Fazer um pião de um pau de carrasqueira, ou cortar um pau de giesta e aguçá-lo dos dois lados para fazer a xona para os jogos, ou fazer os assobios de cana e as relas na quaresma, ou fazer um "picachão", tudo era fruto da nossa habilidade, pois não havia brinquedos a vender. O canivete era, para nós, a ambicionada ferramenta, mas custava dinheiro, e nem sempre se conseguia. E quando se achava algum, como aconteceu comigo certa vez na Fonte Robre, era uma grande alegria.
A minha irmã, Maria Augusta, morreu com 14 anos. Tenho uma vaga memória desses dias, mas acredito que a minha mãe deve ter sofrido muito. Naquele tempo parece que a morte era uma coisa mais natural, convivia-se mais de perto com ela. Morria-se em casa, aceitava-se o facto como um desígnio da Providência.

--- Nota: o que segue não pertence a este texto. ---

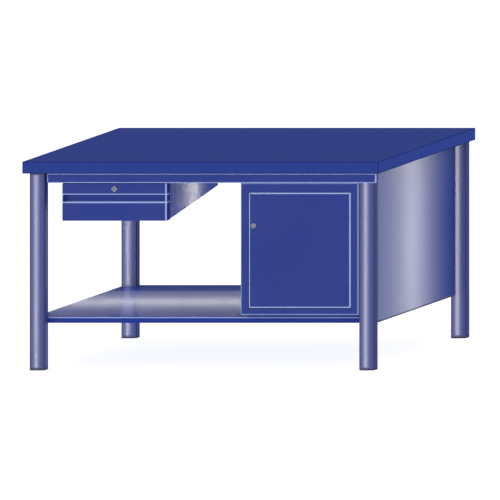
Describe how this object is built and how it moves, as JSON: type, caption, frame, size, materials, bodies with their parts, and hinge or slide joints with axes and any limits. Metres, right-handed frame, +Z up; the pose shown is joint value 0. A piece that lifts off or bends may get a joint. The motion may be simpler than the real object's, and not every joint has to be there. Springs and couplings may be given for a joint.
{
  "type": "workbench with drawers",
  "caption": "Steel workbench with a hung lockable drawer, a lockable hinged-door cupboard on a full-length lower shelf, and one closed end panel.",
  "frame": {"origin": "on the floor, under the middle of the worktop", "axes": "+X along the length towards the cupboard end, +Y from the front to the back, +Z up"},
  "size_m": [1.5, 0.75, 0.88],
  "materials": {
    "blue_powder_coat": "smooth blue powder coat on folded sheet steel, semi-gloss, lighter at the edges",
    "worktop_paint": "blue powder coat on the steel worktop skin, fine texture, light scuffs",
    "leg_paint": "blue powder coat on steel tube, glossy, with a pale sheen down the middle of each face",
    "board": "raw dense particle board",
    "foot_plastic": "black moulded plastic",
    "bush_plastic": "natural nylon",
    "zinc_plate": "bright zinc plated steel",
    "lock_metal": "satin grey die cast metal"
  },
  "bodies": {
    "bench": {"worktop_skin": "worktop_paint", "worktop_core": "board", "worktop_bolts": "zinc_plate", "leg_front_left": "leg_paint", "leg_front_right": "leg_paint", "leg_rear_left": "leg_paint", "leg_rear_right": "leg_paint", "foot_front_left": "foot_plastic", "foot_front_right": "foot_plastic", "foot_rear_left": "foot_plastic", "foot_rear_right": "foot_plastic", "front_rail": "blue_powder_coat", "rear_rail": "blue_powder_coat", "upper_side_rail_left": "blue_powder_coat", "upper_side_rail_right": "blue_powder_coat", "lower_side_rail_left": "blue_powder_coat", "lower_side_rail_right": "blue_powder_coat", "worktop_bearer_left": "blue_powder_coat", "worktop_bearer_middle": "blue_powder_coat", "worktop_bearer_right": "blue_powder_coat", "front_fascia": "blue_powder_coat", "shelf_tray": "blue_powder_coat", "shelf_stiffener": "blue_powder_coat", "end_panel": "blue_powder_coat", "cupboard_side_left": "blue_powder_coat", "cupboard_side_right": "blue_powder_coat", "cupboard_back": "blue_powder_coat", "cupboard_floor": "blue_powder_coat", "cupboard_roof": "blue_powder_coat", "cupboard_front_frame": "blue_powder_coat", "cupboard_plinth": "blue_powder_coat", "hinge_brackets": "zinc_plate", "hinge_pins": "zinc_plate", "door_lock_keeper": "zinc_plate", "drawer_housing_left": "blue_powder_coat", "drawer_housing_right": "blue_powder_coat", "drawer_housing_floor": "blue_powder_coat", "drawer_housing_back": "blue_powder_coat", "drawer_housing_roof": "blue_powder_coat", "runner_outer_left": "zinc_plate", "runner_outer_right": "zinc_plate"},
    "runner_middles": {"runner_middle_left": "zinc_plate", "runner_middle_right": "zinc_plate"},
    "drawer": {"drawer_front": "blue_powder_coat", "drawer_tray": "blue_powder_coat", "drawer_lock_barrel": "lock_metal", "drawer_lock_nut": "zinc_plate", "runner_inner_left": "zinc_plate", "runner_inner_right": "zinc_plate"},
    "drawer_lock": {"drawer_lock_plug": "lock_metal", "drawer_lock_cam": "zinc_plate"},
    "door": {"door_skin": "blue_powder_coat", "door_inner_pan": "blue_powder_coat", "hinge_bushes": "bush_plastic", "door_lock_barrel": "lock_metal", "door_lock_nut": "zinc_plate"},
    "door_lock": {"door_lock_plug": "lock_metal", "door_lock_cam": "zinc_plate"}
  },
  "joints": [
    {"name": "drawer_slide", "type": "slide", "parent": "bench", "child": "drawer", "axis": [0, -1, 0], "range_m": [0, 0.34]},
    {"name": "runner_slide", "type": "slide", "parent": "bench", "child": "runner_middles", "axis": [0, -1, 0], "range_m": [0, 0.17]},
    {"name": "drawer_lock_turn", "type": "hinge", "parent": "drawer", "child": "drawer_lock", "pos_m": [-0.366, -0.366, 0.763], "axis": [0, -1, 0], "range_deg": [0, 90]},
    {"name": "door_hinge", "type": "hinge", "parent": "bench", "child": "door", "pos_m": [0.615, -0.3605, 0.262], "axis": [0, 0, 1], "range_deg": [0, 110]},
    {"name": "door_lock_turn", "type": "hinge", "parent": "door", "child": "door_lock", "pos_m": [0.219, -0.366, 0.609], "axis": [0, 1, 0], "range_deg": [0, 90]}
  ],
  "couplings": [
    {"joint": "runner_slide", "follows": "drawer_slide", "ratio": 0.5}
  ]
}
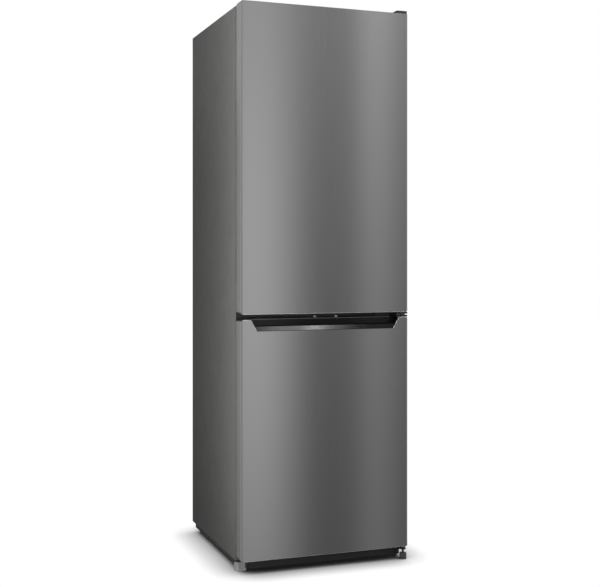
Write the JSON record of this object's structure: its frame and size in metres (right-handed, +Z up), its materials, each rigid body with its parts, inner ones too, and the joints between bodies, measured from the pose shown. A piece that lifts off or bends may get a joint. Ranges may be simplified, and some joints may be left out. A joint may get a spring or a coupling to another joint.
{
  "type": "fridge freezer",
  "caption": "Upright refrigerator over a freezer, with two right-hinged dark brushed doors, a recessed grip between them, shelves, drawers, levelling feet and rear rollers",
  "frame": {"origin": "On the floor under the middle of the bounding box", "axes": "+Z up, the doors face -Y, +X is the hinge side, on the right when seen from the front"},
  "size_m": [0.595, 0.62, 1.87],
  "materials": {
    "side_steel": "painted dark grey sheet, fine brushed look",
    "door_steel": "vertically brushed dark stainless look with a clear coat",
    "galvanised": "galvanised sheet",
    "black_steel": "black paint",
    "foam": "rigid insulating foam",
    "white_liner": "gloss white polystyrene",
    "grey_steel": "grey paint",
    "black_plastic": "black plastic",
    "zinc": "zinc plated",
    "cover_plastic": "dark grey plastic",
    "copper": "bare copper",
    "rubber_black": "black rubber",
    "relay_plastic": "off-white plastic",
    "tray_plastic": "light grey plastic",
    "glass": "clear toughened glass",
    "trim_silver": "silver plastic",
    "clear_plastic": "clear polystyrene",
    "lens": "frosted lens",
    "aluminium": "bare aluminium",
    "gasket": "dark grey magnetic gasket",
    "bush_plastic": "acetal",
    "grip_black": "gloss black plastic",
    "foot_silver": "grey plastic",
    "foot_dark": "dark grey plastic"
  },
  "bodies": {
    "cabinet": {"cabinet_wrap": "side_steel", "back_panel": "galvanised", "base_pan": "black_steel", "cabinet_foam": "foam", "fridge_liner": "white_liner", "freezer_liner": "white_liner", "mullion_bar": "grey_steel", "kick_plate": "black_plastic", "top_hinge_bracket": "zinc", "top_hinge_cover": "cover_plastic", "middle_hinge_bracket": "zinc", "mullion_trim": "black_plastic", "bottom_hinge_bracket": "black_steel", "hinge_screws": "zinc", "roller_brackets": "galvanised", "compressor": "black_steel", "compressor_grommets": "rubber_black", "relay_box": "relay_plastic", "refrigerant_pipes": "copper", "filter_dryer": "copper", "drip_tray": "tray_plastic", "compressor_cover": "galvanised", "mains_gland": "black_plastic", "glass_shelves": "glass", "shelf_trims": "trim_silver", "crisper_cover": "glass", "lamp_lens": "lens", "control_housing": "white_liner", "air_duct_cover": "white_liner", "evaporator_cover": "white_liner", "evaporator": "aluminium", "fan_motor": "black_plastic", "freezer_shelves": "glass"},
    "upper_door": {"upper_door_skin": "door_steel", "upper_door_core": "foam", "upper_door_liner": "white_liner", "upper_door_gasket": "gasket", "upper_door_caps": "black_plastic", "upper_door_bushes": "bush_plastic", "door_bin_1": "clear_plastic", "door_bin_2": "clear_plastic", "door_bin_3": "clear_plastic", "bottle_bin": "clear_plastic"},
    "lower_door": {"lower_door_skin": "door_steel", "lower_door_core": "foam", "lower_door_liner": "white_liner", "lower_door_gasket": "gasket", "lower_door_caps": "black_plastic", "lower_door_bushes": "bush_plastic", "grip_moulding": "grip_black"},
    "crisper": {"crisper_drawer": "clear_plastic"},
    "low_freezer_drawer": {"freezer_drawer_1": "clear_plastic"},
    "mid_freezer_drawer": {"freezer_drawer_2": "clear_plastic"},
    "top_freezer_drawer": {"freezer_drawer_3": "clear_plastic"},
    "left_foot": {"foot_left": "foot_silver"},
    "right_foot": {"foot_right": "foot_dark"},
    "left_roller": {"roller_left": "black_plastic"},
    "right_roller": {"roller_right": "black_plastic"},
    "fan_rotor": {"air_fan": "relay_plastic"},
    "dial": {"temperature_dial": "trim_silver"}
  },
  "joints": [
    {"name": "upper_door_hinge", "type": "hinge", "parent": "cabinet", "child": "upper_door", "pos_m": [0.2845, -0.298, 1.35275], "axis": [0, 0, 1], "range_deg": [0, 125]},
    {"name": "lower_door_hinge", "type": "hinge", "parent": "cabinet", "child": "lower_door", "pos_m": [0.2845, -0.298, 0.4355], "axis": [0, 0, 1], "range_deg": [0, 125]},
    {"name": "crisper_slide", "type": "slide", "parent": "cabinet", "child": "crisper", "axis": [0, -1, 0], "range_m": [0, 0.02]},
    {"name": "low_freezer_drawer_slide", "type": "slide", "parent": "cabinet", "child": "low_freezer_drawer", "axis": [0, -1, 0], "range_m": [0, 0.02]},
    {"name": "mid_freezer_drawer_slide", "type": "slide", "parent": "cabinet", "child": "mid_freezer_drawer", "axis": [0, -1, 0], "range_m": [0, 0.02]},
    {"name": "top_freezer_drawer_slide", "type": "slide", "parent": "cabinet", "child": "top_freezer_drawer", "axis": [0, -1, 0], "range_m": [0, 0.02]},
    {"name": "left_foot_thread", "type": "hinge", "parent": "cabinet", "child": "left_foot", "pos_m": [-0.2775, -0.235, 0.015], "axis": [0, 0, 1], "continuous": true},
    {"name": "right_foot_thread", "type": "hinge", "parent": "cabinet", "child": "right_foot", "pos_m": [0.2845, -0.298, 0.015], "axis": [0, 0, 1], "continuous": true},
    {"name": "left_roller_axle", "type": "hinge", "parent": "cabinet", "child": "left_roller", "pos_m": [-0.2695, 0.268, 0.015], "axis": [1, 0, 0], "continuous": true},
    {"name": "right_roller_axle", "type": "hinge", "parent": "cabinet", "child": "right_roller", "pos_m": [0.2695, 0.268, 0.015], "axis": [1, 0, 0], "continuous": true},
    {"name": "fan_shaft", "type": "hinge", "parent": "cabinet", "child": "fan_rotor", "pos_m": [0, 0.2057, 0.7325], "axis": [0, 1, 0], "continuous": true},
    {"name": "dial_turn", "type": "hinge", "parent": "cabinet", "child": "dial", "pos_m": [0, -0.167, 1.7857], "axis": [0, 0, -1], "range_deg": [0, 300]}
  ]
}
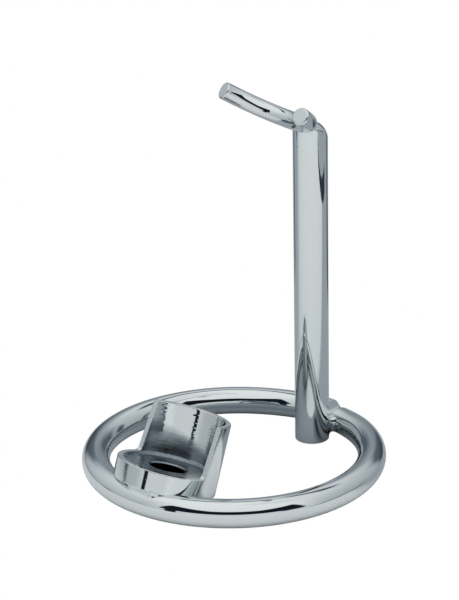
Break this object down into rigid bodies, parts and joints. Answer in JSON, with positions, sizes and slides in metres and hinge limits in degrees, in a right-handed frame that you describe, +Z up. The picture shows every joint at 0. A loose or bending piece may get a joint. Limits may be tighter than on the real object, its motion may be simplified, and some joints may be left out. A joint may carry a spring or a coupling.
{
  "type": "shaving brush and razor stand",
  "caption": "Chromed stand for a shaving brush or razor: base ring, upright post, open fork and leaning cup.",
  "frame": {"origin": "centre of the base ring on the table", "axes": "+Z up; -Y is the front, where the cup is and where the fork opens; +Y runs from the cup to the post"},
  "size_m": [0.1046, 0.1046, 0.1296],
  "materials": {
    "bar_chrome": "polished chrome plate",
    "cup_chrome": "turned, then chrome plated",
    "braze_chrome": "brazed fillet, chrome plated"
  },
  "bodies": {
    "root": {"base_ring": "bar_chrome", "post": "bar_chrome", "fork": "bar_chrome", "cup": "cup_chrome", "seam_braze": "braze_chrome", "cup_braze": "braze_chrome", "fork_braze": "braze_chrome"}
  },
  "joints": []
}
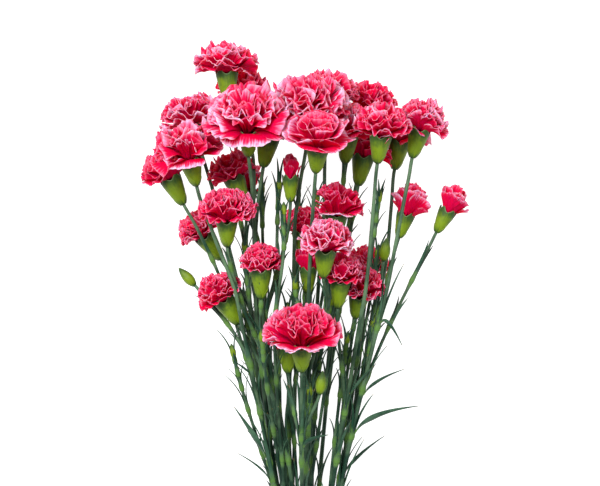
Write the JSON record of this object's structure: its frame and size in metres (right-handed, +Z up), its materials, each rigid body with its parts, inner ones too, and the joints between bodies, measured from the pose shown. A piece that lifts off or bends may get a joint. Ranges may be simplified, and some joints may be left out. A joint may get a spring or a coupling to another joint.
{
  "type": "bunch of cut carnations",
  "caption": "Bunch of cut spray carnations with ruffled pink heads, green calyces, thin branching stems and narrow leaves, tied with a rubber band and lying on its side.",
  "frame": {"origin": "middle of the bunch's footprint, on the table it lies on", "axes": "+Y along the stems from the cut ends to the flowers, +Z up off the table, +X to the right seen from above with the flowers away"},
  "size_m": [0.209, 0.5052, 0.1371],
  "materials": {
    "petals": "soft matt petals, vivid crimson pink with paler ragged margins",
    "stem": "waxy blue-green stems, yellow-green calyces and swollen nodes",
    "leaf": "waxy blue-green narrow blades",
    "band": "plain natural rubber, slightly dusty"
  },
  "bodies": {
    "root": {"bloom_back_middle": "petals", "bloom_back_right": "petals", "bloom_back_top": "petals", "bloom_back_under": "petals", "bloom_crown": "petals", "bloom_crown_back": "petals", "bloom_crown_low": "petals", "bloom_front_cup": "petals", "bloom_front_dome": "petals", "bloom_front_left": "petals", "bloom_front_low": "petals", "bloom_front_low_back": "petals", "bloom_front_low_cup": "petals", "bloom_inner_low": "petals", "bloom_left_dark": "petals", "bloom_left_high": "petals", "bloom_left_inner": "petals", "bloom_left_low": "petals", "bloom_left_outer": "petals", "bloom_left_wide": "petals", "bloom_low_left": "petals", "bloom_middle_closed": "petals", "bloom_middle_hidden": "petals", "bloom_middle_left": "petals", "bloom_middle_low": "petals", "bloom_middle_top": "petals", "bloom_right_behind": "petals", "bloom_right_far": "petals", "bloom_right_front": "petals", "bloom_right_high": "petals", "bloom_right_low": "petals", "bloom_right_low_back": "petals", "bloom_right_nod": "petals", "bloom_right_small": "petals", "leaf_band_left": "leaf", "leaf_band_right": "leaf", "leaf_front": "leaf", "leaf_inner_right": "leaf", "leaf_left_thin": "leaf", "leaf_left_tip": "leaf", "leaf_left_wide": "leaf", "leaf_right_arched": "leaf", "leaf_right_high": "leaf", "leaf_right_long": "leaf", "leaf_right_thin": "leaf", "rubber_band": "band", "stem_01": "stem", "stem_02": "stem", "stem_03": "stem", "stem_04": "stem", "stem_05": "stem", "stem_06": "stem", "stem_07": "stem", "stem_08": "stem", "stem_09": "stem", "stem_10": "stem", "stem_11": "stem", "stem_12": "stem", "stem_13": "stem", "stem_14": "stem"}
  },
  "joints": []
}
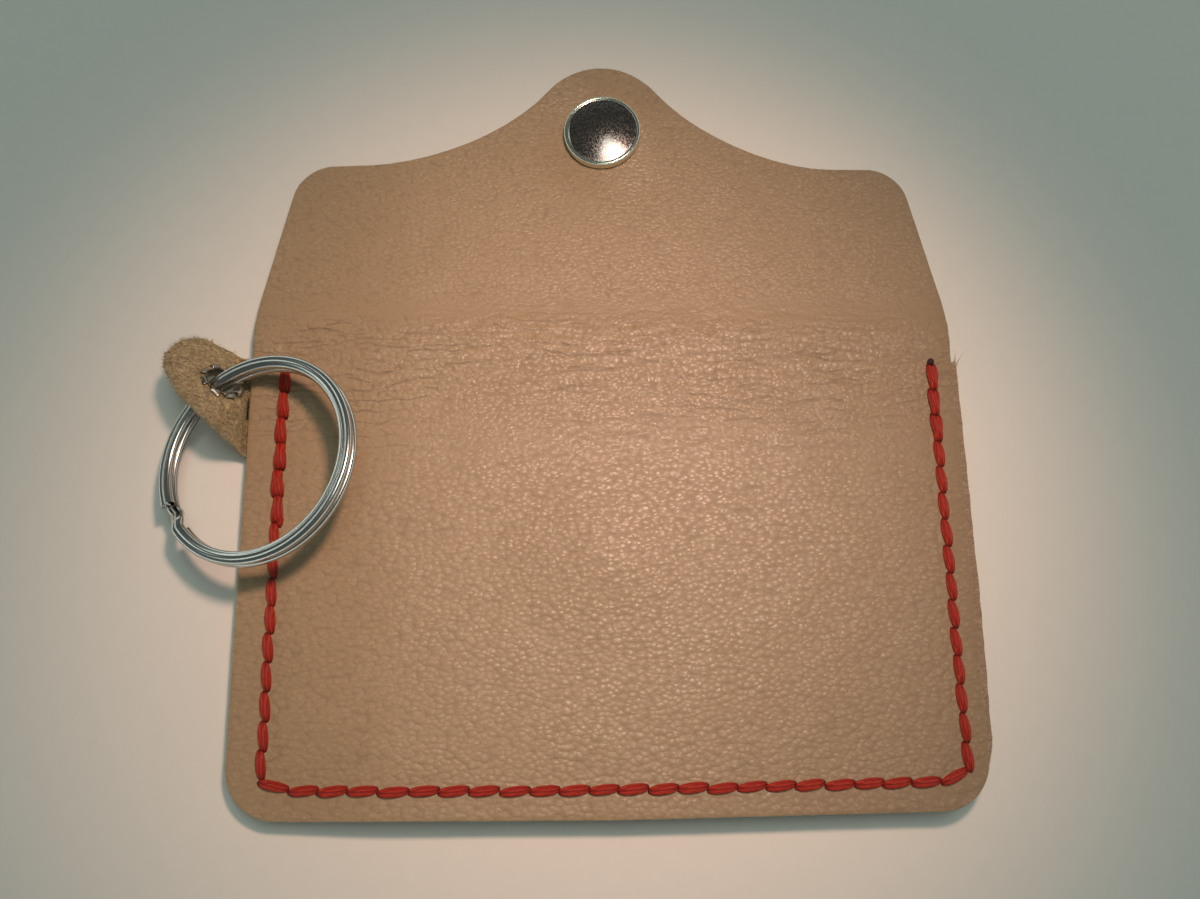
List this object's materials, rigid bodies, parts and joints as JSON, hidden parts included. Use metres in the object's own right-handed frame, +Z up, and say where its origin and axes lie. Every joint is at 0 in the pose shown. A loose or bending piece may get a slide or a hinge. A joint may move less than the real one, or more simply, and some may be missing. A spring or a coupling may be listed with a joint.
{
  "type": "keychain card wallet",
  "caption": "Leather card wallet lying open, with hand-stitched sides, a shaped flap that closes with a press stud, and a split ring in a leather tab.",
  "frame": {"origin": "under the middle of the open wallet, on the surface that it lies on", "axes": "+X to the right along the fold, away from the ring; +Y from the bottom edge to the flap's tip; +Z up, out of the side that shows in the picture"},
  "size_m": [0.1148, 0.1122, 0.0161],
  "materials": {
    "grain_leather": "tan pebbled grain, satin",
    "suede_leather": "rough flesh side, olive brown",
    "waxed_thread": "red waxed thread",
    "nickel": "darkened nickel plate, polished",
    "ring_steel": "bright nickel-plated spring steel"
  },
  "bodies": {
    "pouch": {"back_panel": "grain_leather", "pocket_panel": "grain_leather", "key_tab_root": "suede_leather", "seam_thread": "waxed_thread", "snap_stud": "nickel", "stud_post": "nickel"},
    "flap": {"flap": "grain_leather", "snap_cap": "nickel", "cap_post": "nickel", "snap_socket": "nickel", "snap_spring": "ring_steel"},
    "key_tab": {"key_tab": "suede_leather", "key_eyelet": "nickel"},
    "ring": {"split_ring": "ring_steel"}
  },
  "joints": [
    {"name": "flap_fold", "type": "hinge", "parent": "pouch", "child": "flap", "pos_m": [0.00482, 0.01147, 0.00155], "axis": [-1, 0, 0], "range_deg": [0, 180]},
    {"name": "tab_bend", "type": "hinge", "parent": "pouch", "child": "key_tab", "pos_m": [-0.04653, 0.00353, 0.0035], "axis": [0, -1, 0], "range_deg": [0, 40]},
    {"name": "ring_swing", "type": "hinge", "parent": "key_tab", "child": "ring", "pos_m": [-0.04976, 0.00353, 0.00587], "axis": [-0.8082, -0.5276, -0.2616], "range_deg": [0, 160]}
  ]
}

Naquele tempo, a pouca assistência médica, a pouca higiene, a má alimentação, tudo contribuía para apressar o fim. Eu lá escapei, mas também me lembro de ter sido visto pelo médico, deitado ao canto da sala, do lado direito, numas mantas estendidas. Eram as tais febres intestinais do tempo estival. E com uma doença denominada pneumónica, em 1918, ainda me lembro de morrer tanta gente, famílias quase completas, tinha eu na altura seis anos.
Naquele tempo, no Verão, sobretudo no mês de Agosto, era uma "limpeza". Até se dizia quando morria um anjinho: "Coitadinho, agostou-se". Recordo-me de ver morrer o Davide: pediu água à mãe dele, e foi a última que bebeu.
E, com uma diferença de 17 anos do António e uma diferença de 10 do José, nascia o nosso irmão Luís . Isto aconteceu depois de o nosso pai ter vindo da Argentina a última vez. A minha mãe tinha mais de 45 anos, e na aldeia toda a gente ficou espantada com o nascimento deste filho serôdio.